===== Data lines =====
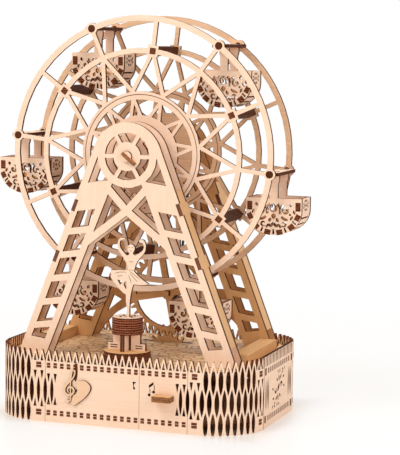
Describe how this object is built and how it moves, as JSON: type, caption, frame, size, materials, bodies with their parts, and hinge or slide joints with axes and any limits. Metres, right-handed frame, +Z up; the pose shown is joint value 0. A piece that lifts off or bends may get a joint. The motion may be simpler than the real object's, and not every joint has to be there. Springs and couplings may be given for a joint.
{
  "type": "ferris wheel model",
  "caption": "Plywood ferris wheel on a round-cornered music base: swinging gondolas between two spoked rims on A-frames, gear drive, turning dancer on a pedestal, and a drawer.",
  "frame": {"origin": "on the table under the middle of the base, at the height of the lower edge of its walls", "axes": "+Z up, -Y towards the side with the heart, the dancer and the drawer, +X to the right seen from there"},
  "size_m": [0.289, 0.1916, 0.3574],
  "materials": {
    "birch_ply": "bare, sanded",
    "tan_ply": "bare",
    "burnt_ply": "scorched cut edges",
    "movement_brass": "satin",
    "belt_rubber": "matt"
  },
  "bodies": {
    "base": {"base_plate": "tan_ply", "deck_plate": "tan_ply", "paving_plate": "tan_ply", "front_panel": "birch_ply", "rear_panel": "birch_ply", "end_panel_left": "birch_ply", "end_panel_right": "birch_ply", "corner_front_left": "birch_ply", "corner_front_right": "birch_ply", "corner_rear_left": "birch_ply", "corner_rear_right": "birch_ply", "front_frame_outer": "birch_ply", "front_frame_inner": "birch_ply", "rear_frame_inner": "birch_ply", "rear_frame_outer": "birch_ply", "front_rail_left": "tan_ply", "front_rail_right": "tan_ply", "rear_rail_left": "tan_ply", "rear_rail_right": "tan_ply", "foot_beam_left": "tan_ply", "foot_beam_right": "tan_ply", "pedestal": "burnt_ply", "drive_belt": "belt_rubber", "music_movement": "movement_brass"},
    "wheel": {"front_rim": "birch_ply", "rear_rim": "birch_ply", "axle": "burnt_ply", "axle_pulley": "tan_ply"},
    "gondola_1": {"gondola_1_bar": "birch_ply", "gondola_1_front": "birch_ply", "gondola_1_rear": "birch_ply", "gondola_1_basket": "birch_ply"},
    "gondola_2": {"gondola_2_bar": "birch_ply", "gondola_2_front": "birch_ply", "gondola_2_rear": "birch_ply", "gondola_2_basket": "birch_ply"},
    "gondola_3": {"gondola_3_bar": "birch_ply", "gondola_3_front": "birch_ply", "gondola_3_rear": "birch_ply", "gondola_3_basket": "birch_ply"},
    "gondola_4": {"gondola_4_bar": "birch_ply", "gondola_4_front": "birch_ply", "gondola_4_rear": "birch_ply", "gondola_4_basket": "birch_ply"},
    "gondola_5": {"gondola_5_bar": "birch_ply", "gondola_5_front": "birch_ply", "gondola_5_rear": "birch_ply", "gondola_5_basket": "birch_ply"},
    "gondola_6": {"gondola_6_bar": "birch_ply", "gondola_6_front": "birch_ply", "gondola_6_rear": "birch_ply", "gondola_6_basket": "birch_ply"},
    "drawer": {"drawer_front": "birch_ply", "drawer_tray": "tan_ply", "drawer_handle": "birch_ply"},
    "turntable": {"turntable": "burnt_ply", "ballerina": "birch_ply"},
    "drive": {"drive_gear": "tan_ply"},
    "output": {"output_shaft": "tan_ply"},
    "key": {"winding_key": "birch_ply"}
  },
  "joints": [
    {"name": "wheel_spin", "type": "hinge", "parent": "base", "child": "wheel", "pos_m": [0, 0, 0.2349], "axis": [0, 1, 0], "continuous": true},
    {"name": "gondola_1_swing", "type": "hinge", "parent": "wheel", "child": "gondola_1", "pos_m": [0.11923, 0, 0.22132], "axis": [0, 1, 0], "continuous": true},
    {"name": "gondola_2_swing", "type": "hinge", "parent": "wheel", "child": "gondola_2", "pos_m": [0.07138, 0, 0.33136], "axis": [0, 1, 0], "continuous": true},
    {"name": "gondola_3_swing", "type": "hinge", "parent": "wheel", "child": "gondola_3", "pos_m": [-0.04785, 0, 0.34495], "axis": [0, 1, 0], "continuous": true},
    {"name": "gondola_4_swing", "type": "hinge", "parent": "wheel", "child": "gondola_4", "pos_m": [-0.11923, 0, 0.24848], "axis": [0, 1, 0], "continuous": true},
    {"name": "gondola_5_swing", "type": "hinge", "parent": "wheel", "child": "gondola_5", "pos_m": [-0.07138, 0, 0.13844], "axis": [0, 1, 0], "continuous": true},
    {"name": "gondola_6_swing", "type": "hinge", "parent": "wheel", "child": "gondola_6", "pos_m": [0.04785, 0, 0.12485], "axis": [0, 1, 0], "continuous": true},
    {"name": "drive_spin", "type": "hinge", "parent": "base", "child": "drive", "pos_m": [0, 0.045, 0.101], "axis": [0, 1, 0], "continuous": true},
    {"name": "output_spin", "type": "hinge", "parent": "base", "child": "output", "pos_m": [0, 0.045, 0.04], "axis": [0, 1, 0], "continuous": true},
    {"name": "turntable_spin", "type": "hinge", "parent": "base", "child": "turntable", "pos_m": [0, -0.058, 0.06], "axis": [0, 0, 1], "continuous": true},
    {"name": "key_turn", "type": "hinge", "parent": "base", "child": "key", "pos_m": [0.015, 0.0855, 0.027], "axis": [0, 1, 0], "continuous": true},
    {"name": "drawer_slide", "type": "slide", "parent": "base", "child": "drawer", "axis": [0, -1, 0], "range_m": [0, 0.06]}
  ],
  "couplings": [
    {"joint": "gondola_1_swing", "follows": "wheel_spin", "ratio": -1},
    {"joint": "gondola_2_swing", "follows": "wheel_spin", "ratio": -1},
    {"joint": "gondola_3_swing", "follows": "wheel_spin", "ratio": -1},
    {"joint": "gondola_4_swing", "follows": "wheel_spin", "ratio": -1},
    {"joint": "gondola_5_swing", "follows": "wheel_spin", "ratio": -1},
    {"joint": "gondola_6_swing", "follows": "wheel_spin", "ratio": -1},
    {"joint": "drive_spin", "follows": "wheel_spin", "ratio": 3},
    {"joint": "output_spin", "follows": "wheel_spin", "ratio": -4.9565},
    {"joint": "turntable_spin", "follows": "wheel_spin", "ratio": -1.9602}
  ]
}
=====
▶ The task: Scan the lines for the string "slide". Pick out every line that has it.

▶ Reply to the task:
Describe how this object is built and how it moves, as JSON: type, caption, frame, size, materials, bodies with their parts, and hinge or slide joints with axes and any limits. Metres, right-handed frame, +Z up; the pose shown is joint value 0. A piece that lifts off or bends may get a joint. The motion may be simpler than the real object's, and not every joint has to be there. Springs and couplings may be given for a joint.
    {"name": "drawer_slide", "type": "slide", "parent": "base", "child": "drawer", "axis": [0, -1, 0], "range_m": [0, 0.06]}